What the exercise asks: Every line from the first one to the line containing "foot_curve = 8; // [4:1:10]" should be echoed exactly; leave out the rest.

Supplied material:
+-------+

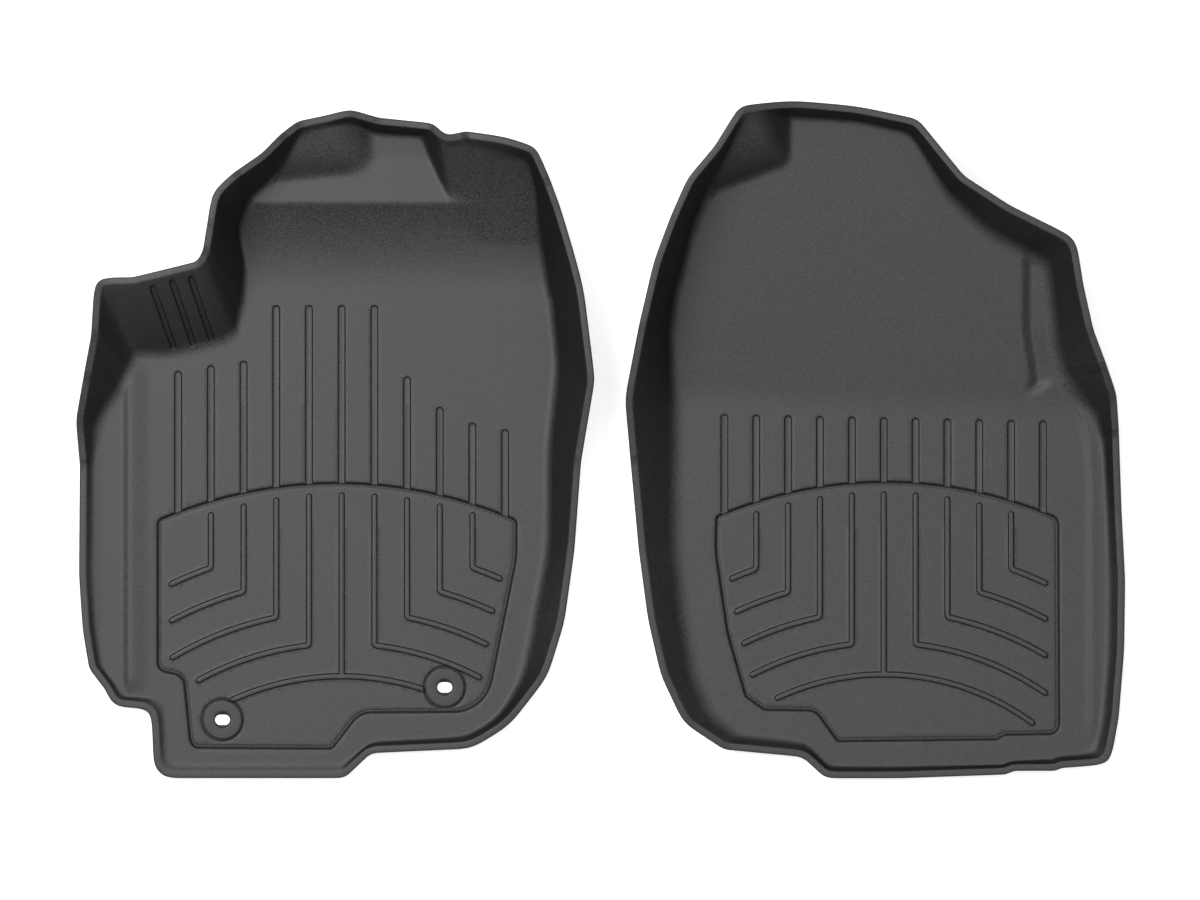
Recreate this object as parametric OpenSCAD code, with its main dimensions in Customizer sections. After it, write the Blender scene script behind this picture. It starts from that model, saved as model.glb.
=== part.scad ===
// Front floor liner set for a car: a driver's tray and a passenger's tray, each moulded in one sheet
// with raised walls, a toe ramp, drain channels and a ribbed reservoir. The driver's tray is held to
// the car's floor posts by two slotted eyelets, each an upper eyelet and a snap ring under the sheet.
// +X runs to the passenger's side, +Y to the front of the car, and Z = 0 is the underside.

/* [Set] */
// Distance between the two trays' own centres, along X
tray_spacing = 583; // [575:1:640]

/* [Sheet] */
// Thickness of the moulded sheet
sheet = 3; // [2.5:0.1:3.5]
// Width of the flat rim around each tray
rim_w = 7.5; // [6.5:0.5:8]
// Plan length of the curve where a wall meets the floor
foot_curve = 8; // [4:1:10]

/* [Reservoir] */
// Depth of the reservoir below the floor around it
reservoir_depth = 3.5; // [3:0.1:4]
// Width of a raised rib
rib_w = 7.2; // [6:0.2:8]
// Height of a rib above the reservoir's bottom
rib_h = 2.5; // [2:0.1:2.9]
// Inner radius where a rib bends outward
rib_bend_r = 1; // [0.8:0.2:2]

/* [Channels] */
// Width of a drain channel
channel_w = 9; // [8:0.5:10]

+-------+

Complete response:
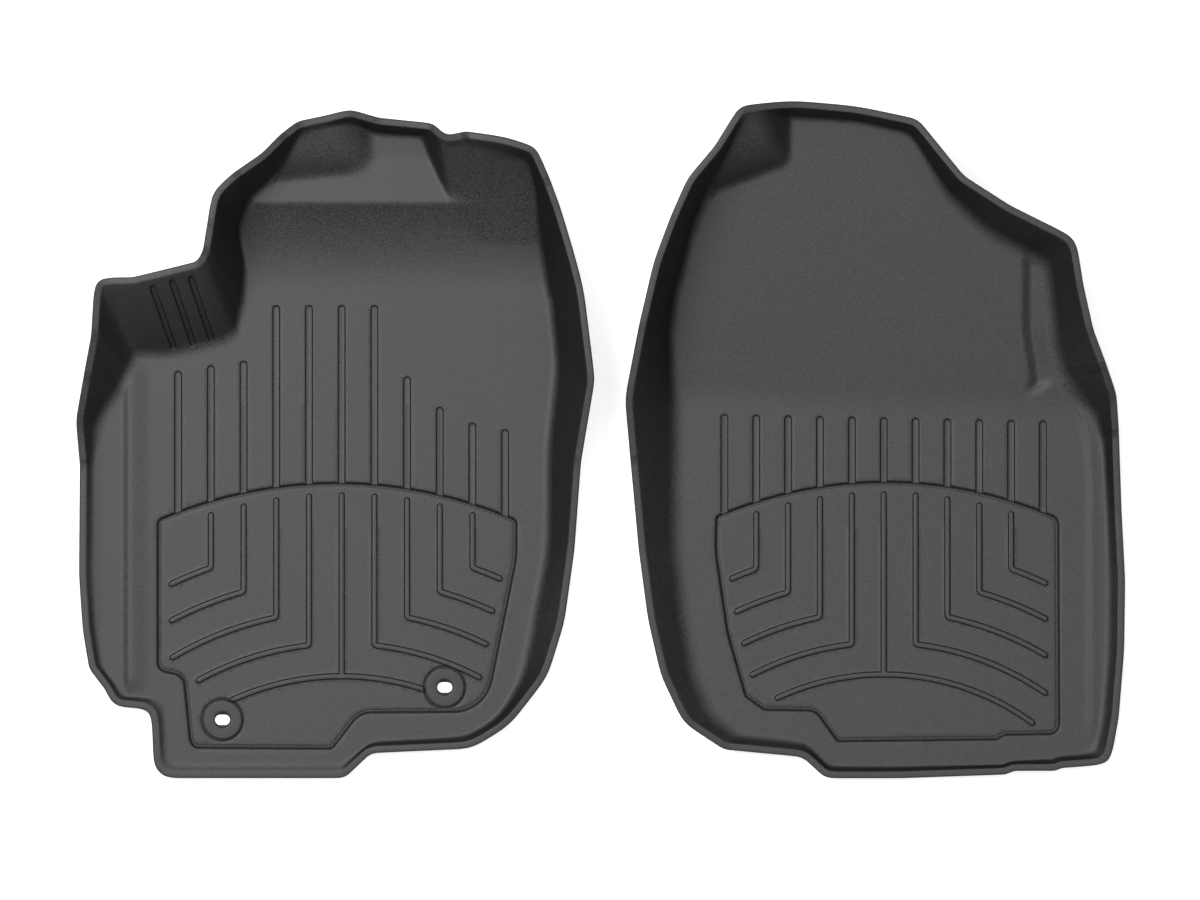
Recreate this object as parametric OpenSCAD code, with its main dimensions in Customizer sections. After it, write the Blender scene script behind this picture. It starts from that model, saved as model.glb.
=== part.scad ===
// Front floor liner set for a car: a driver's tray and a passenger's tray, each moulded in one sheet
// with raised walls, a toe ramp, drain channels and a ribbed reservoir. The driver's tray is held to
// the car's floor posts by two slotted eyelets, each an upper eyelet and a snap ring under the sheet.
// +X runs to the passenger's side, +Y to the front of the car, and Z = 0 is the underside.

/* [Set] */
// Distance between the two trays' own centres, along X
tray_spacing = 583; // [575:1:640]

/* [Sheet] */
// Thickness of the moulded sheet
sheet = 3; // [2.5:0.1:3.5]
// Width of the flat rim around each tray
rim_w = 7.5; // [6.5:0.5:8]
// Plan length of the curve where a wall meets the floor
foot_curve = 8; // [4:1:10]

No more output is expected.